## THE PROBLEM
Your task is to extract every line from the material below exactly.

## GIVEN DATA
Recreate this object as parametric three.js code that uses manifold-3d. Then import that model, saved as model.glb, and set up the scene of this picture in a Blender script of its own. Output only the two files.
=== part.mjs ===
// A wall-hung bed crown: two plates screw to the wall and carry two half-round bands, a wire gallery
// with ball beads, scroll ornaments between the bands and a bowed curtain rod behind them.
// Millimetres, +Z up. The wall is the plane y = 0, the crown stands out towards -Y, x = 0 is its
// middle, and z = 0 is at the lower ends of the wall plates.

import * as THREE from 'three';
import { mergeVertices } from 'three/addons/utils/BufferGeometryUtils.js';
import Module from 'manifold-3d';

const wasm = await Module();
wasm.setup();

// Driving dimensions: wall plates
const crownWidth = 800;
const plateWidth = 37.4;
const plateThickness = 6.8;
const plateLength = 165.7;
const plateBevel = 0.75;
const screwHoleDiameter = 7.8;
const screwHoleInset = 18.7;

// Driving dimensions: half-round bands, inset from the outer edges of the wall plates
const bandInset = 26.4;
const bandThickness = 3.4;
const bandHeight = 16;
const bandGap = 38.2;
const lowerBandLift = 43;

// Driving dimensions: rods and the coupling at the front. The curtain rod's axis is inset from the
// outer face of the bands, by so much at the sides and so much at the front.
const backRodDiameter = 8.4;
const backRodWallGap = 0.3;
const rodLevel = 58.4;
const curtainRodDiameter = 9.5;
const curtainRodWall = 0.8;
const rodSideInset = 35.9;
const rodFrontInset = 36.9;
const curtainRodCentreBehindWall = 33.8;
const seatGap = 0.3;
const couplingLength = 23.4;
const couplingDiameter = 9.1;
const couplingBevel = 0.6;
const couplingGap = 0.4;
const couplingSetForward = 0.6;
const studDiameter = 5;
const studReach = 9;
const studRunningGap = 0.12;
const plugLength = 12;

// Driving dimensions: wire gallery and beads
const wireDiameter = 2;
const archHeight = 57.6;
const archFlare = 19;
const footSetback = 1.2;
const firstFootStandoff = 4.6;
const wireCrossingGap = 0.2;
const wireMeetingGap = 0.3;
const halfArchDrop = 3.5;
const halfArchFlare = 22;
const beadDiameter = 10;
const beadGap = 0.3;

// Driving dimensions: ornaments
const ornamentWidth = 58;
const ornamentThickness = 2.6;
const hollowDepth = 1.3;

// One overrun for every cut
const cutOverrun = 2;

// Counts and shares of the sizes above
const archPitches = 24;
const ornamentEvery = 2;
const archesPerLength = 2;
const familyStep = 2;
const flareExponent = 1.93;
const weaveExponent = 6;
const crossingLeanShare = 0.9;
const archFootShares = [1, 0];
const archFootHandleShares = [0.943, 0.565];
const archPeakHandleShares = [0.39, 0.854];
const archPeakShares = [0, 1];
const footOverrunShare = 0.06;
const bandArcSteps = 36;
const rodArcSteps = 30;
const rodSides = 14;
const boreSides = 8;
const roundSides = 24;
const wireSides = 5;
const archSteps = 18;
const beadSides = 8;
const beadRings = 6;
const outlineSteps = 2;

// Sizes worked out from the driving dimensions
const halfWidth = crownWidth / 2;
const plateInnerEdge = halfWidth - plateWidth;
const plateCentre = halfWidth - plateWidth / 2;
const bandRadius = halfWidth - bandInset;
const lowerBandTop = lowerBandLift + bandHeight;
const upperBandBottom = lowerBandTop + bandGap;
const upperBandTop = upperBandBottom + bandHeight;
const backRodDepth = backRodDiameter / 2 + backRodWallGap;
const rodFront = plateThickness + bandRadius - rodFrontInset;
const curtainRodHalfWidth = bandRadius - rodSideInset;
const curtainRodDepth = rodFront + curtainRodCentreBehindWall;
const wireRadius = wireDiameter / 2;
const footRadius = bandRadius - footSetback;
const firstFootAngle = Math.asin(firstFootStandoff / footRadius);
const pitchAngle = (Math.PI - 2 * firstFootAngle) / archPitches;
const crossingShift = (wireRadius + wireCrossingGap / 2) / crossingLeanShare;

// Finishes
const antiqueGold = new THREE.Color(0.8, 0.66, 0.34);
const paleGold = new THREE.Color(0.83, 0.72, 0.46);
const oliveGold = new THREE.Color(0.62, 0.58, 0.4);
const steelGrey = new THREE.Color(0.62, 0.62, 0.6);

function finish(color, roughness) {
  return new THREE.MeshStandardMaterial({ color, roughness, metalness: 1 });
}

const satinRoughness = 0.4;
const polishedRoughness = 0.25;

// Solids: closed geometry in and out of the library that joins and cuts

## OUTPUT
Recreate this object as parametric three.js code that uses manifold-3d. Then import that model, saved as model.glb, and set up the scene of this picture in a Blender script of its own. Output only the two files.
=== part.mjs ===
// A wall-hung bed crown: two plates screw to the wall and carry two half-round bands, a wire gallery
// with ball beads, scroll ornaments between the bands and a bowed curtain rod behind them.
// Millimetres, +Z up. The wall is the plane y = 0, the crown stands out towards -Y, x = 0 is its
// middle, and z = 0 is at the lower ends of the wall plates.

import * as THREE from 'three';
import { mergeVertices } from 'three/addons/utils/BufferGeometryUtils.js';
import Module from 'manifold-3d';

const wasm = await Module();
wasm.setup();

// Driving dimensions: wall plates
const crownWidth = 800;
const plateWidth = 37.4;
const plateThickness = 6.8;
const plateLength = 165.7;
const plateBevel = 0.75;
const screwHoleDiameter = 7.8;
const screwHoleInset = 18.7;

// Driving dimensions: half-round bands, inset from the outer edges of the wall plates
const bandInset = 26.4;
const bandThickness = 3.4;
const bandHeight = 16;
const bandGap = 38.2;
const lowerBandLift = 43;

// Driving dimensions: rods and the coupling at the front. The curtain rod's axis is inset from the
// outer face of the bands, by so much at the sides and so much at the front.
const backRodDiameter = 8.4;
const backRodWallGap = 0.3;
const rodLevel = 58.4;
const curtainRodDiameter = 9.5;
const curtainRodWall = 0.8;
const rodSideInset = 35.9;
const rodFrontInset = 36.9;
const curtainRodCentreBehindWall = 33.8;
const seatGap = 0.3;
const couplingLength = 23.4;
const couplingDiameter = 9.1;
const couplingBevel = 0.6;
const couplingGap = 0.4;
const couplingSetForward = 0.6;
const studDiameter = 5;
const studReach = 9;
const studRunningGap = 0.12;
const plugLength = 12;

// Driving dimensions: wire gallery and beads
const wireDiameter = 2;
const archHeight = 57.6;
const archFlare = 19;
const footSetback = 1.2;
const firstFootStandoff = 4.6;
const wireCrossingGap = 0.2;
const wireMeetingGap = 0.3;
const halfArchDrop = 3.5;
const halfArchFlare = 22;
const beadDiameter = 10;
const beadGap = 0.3;

// Driving dimensions: ornaments
const ornamentWidth = 58;
const ornamentThickness = 2.6;
const hollowDepth = 1.3;

// One overrun for every cut
const cutOverrun = 2;

// Counts and shares of the sizes above
const archPitches = 24;
const ornamentEvery = 2;
const archesPerLength = 2;
const familyStep = 2;
const flareExponent = 1.93;
const weaveExponent = 6;
const crossingLeanShare = 0.9;
const archFootShares = [1, 0];
const archFootHandleShares = [0.943, 0.565];
const archPeakHandleShares = [0.39, 0.854];
const archPeakShares = [0, 1];
const footOverrunShare = 0.06;
const bandArcSteps = 36;
const rodArcSteps = 30;
const rodSides = 14;
const boreSides = 8;
const roundSides = 24;
const wireSides = 5;
const archSteps = 18;
const beadSides = 8;
const beadRings = 6;
const outlineSteps = 2;

// Sizes worked out from the driving dimensions
const halfWidth = crownWidth / 2;
const plateInnerEdge = halfWidth - plateWidth;
const plateCentre = halfWidth - plateWidth / 2;
const bandRadius = halfWidth - bandInset;
const lowerBandTop = lowerBandLift + bandHeight;
const upperBandBottom = lowerBandTop + bandGap;
const upperBandTop = upperBandBottom + bandHeight;
const backRodDepth = backRodDiameter / 2 + backRodWallGap;
const rodFront = plateThickness + bandRadius - rodFrontInset;
const curtainRodHalfWidth = bandRadius - rodSideInset;
const curtainRodDepth = rodFront + curtainRodCentreBehindWall;
const wireRadius = wireDiameter / 2;
const footRadius = bandRadius - footSetback;
const firstFootAngle = Math.asin(firstFootStandoff / footRadius);
const pitchAngle = (Math.PI - 2 * firstFootAngle) / archPitches;
const crossingShift = (wireRadius + wireCrossingGap / 2) / crossingLeanShare;

// Finishes
const antiqueGold = new THREE.Color(0.8, 0.66, 0.34);
const paleGold = new THREE.Color(0.83, 0.72, 0.46);
const oliveGold = new THREE.Color(0.62, 0.58, 0.4);
const steelGrey = new THREE.Color(0.62, 0.62, 0.6);

function finish(color, roughness) {
  return new THREE.MeshStandardMaterial({ color, roughness, metalness: 1 });
}

const satinRoughness = 0.4;
const polishedRoughness = 0.25;

// Solids: closed geometry in and out of the library that joins and cuts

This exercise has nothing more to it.